In Search of Stability

Waters“Unstable as water, you shall not excel.”
-Genesis 49:4

When Jacob was dying, he called his sons together for blessings and predictions. He began with his firstborn Reuben, who should have received double inheritance and assumed spiritual headship of the family once his father passed. Recognizing his great potential, Jacob declared “You are my might, the beginning of my strength, the excellency of dignity and the excellency of power.”

Sounds great so far, and Reuben no doubt was getting excited, waiting for The Big Blessing from Dad, when the bomb dropped:

“Unstable as water, you shall not excel.”

Great Start, Poor Finish

What Reuben heard from his father could be said of way too many men: You have great potential and opportunity, but your instability will keep you from becoming the man you could be.

I hate to think of how many guys I’ve known who showed tremendous promise, but refused to reign in the parts of their character that were out of control. Like uncontained water, they kept crossing the line until their instability overrode their potential, and the end was devastating.

In Rueben’s case, an impulsive, contemptuous act on his part created the problem. In Genesis 35, we read that after Rachel’s death, Reuben had relations with his father Jacob’s concubine Bilhah. This was a scandalous act, making itself known to all Israel, and beyond the incestuous nature of it, it showed open contempt for Jacob and brazen, in-your-face aggression.

It couldn’t be erased; it wouldn’t be forgotten. So Jacob referenced it as proof of his first-born’s instability (Genesis 49:4) and his prediction proved true. No judge, prophet or significant leader came from Reuben’s tribe.

Notice how Jacob used water as a symbol of this, since water cannot contain itself but has to be contained. There’s a warning in that to all of us: Know your areas of instability, and manage them before they manage you.

The Pain Before the Pleasure

In answer to the question as to why Reuben would do such a thing, an event happening earlier in the family history could give us a clue.
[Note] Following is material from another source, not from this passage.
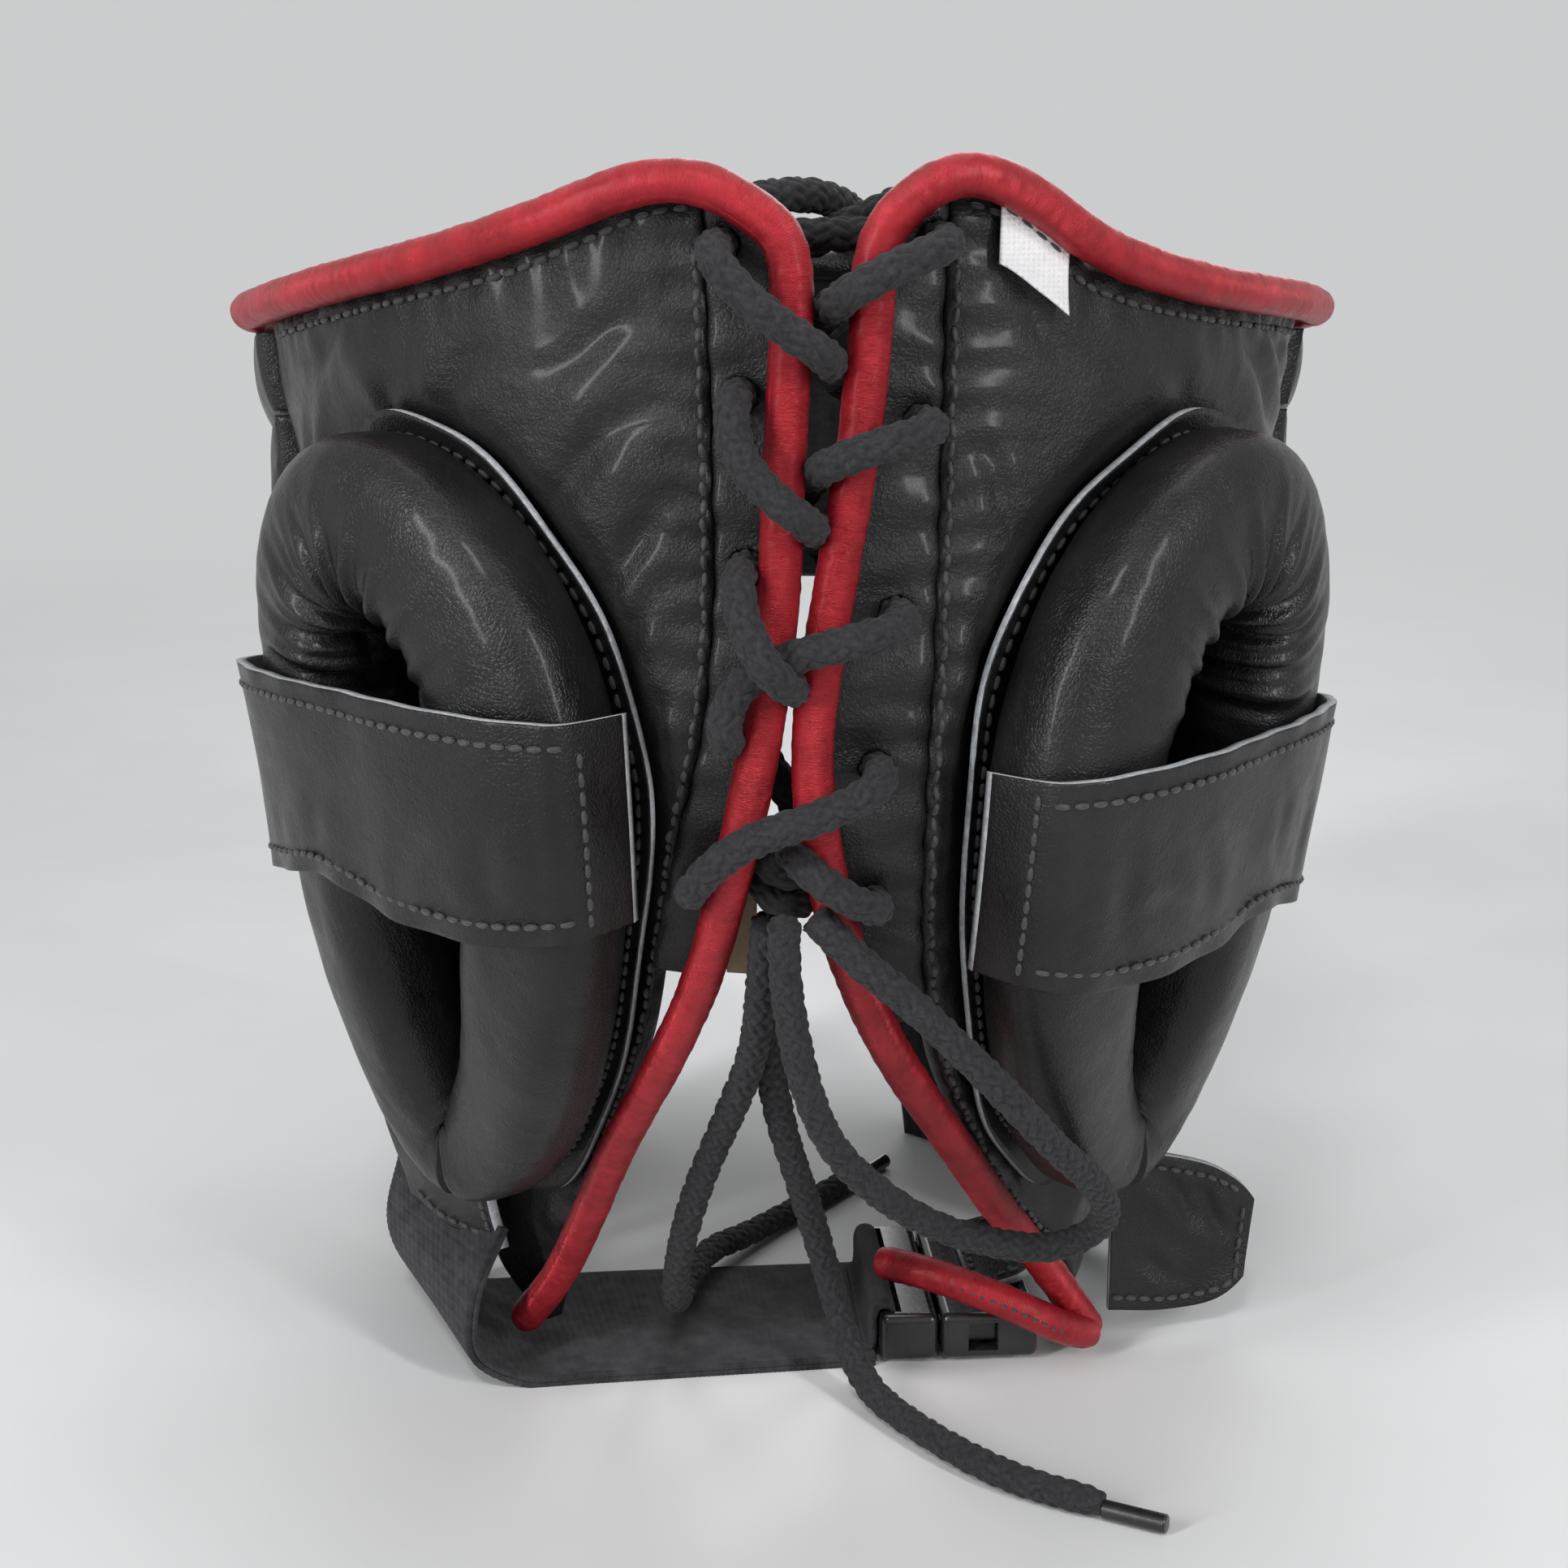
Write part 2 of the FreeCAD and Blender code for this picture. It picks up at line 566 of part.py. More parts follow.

There’d been a longstanding tension between Jacob and his brother Esau, symbolized at birth (Genesis 25:26) and culminating in Jacob manipulating his brother out of his birthright. (Genesis 25: 29-33; 27: 1-45) A showdown was inevitable, and when it came years later, Jacob went to meet Esau out in the open, but sent different divisions of his family to go before him, like soldiers
going to battle.

In such a formation, whoever goes last is protected by the ranks going before him, indicating a place of high importance. Normally that would be reserved for the firstborn – Reuben – but in fact, Jacob sent Leah and her sons (including Reuben) out before Rachel and Joseph, placing Joseph, rather than Reuben, in the highest position of protection and honor. And I don’t see any way Reuben could have missed the significance of that.

There’s nothing like an emotional wound to influence stupid behavior, and I’m convinced Reuben’s act of defiant lust had its roots in the emotional injury he sustained when he saw his Dad’s favor bestowed on the wrong kid. There’s a moral to the story: While there’s no shame in feeing pain, you’d best be sure it’s not directing your actions. Resentment hurts, medication is sought for the hurt, and if it’s the wrong medicine, then the medicine becomes the disease, and an entire life gets wasted.

You Can Do Better

But not yours, OK? The headlines are already too full of stories about influential pastors, politicians, artists and leaders who let their passions led them by the nose and, unstable as water, derailed their lives and aborted their own ability to excel.

So today, I’ll take note. The unhealthy tendencies I have (sometimes acquired by bad habits; others times adopted as coping mechanisms) need to be known by me, and also by trusted friends who’ll remind me of my blind spots. I won’t obsess over them, but I won’t ignore them either because, remembering Jacob’s chilling prediction of the son who should have become so much more, I’ll stay in search
of stability.

Because I don’t want to just survive. I want to excel.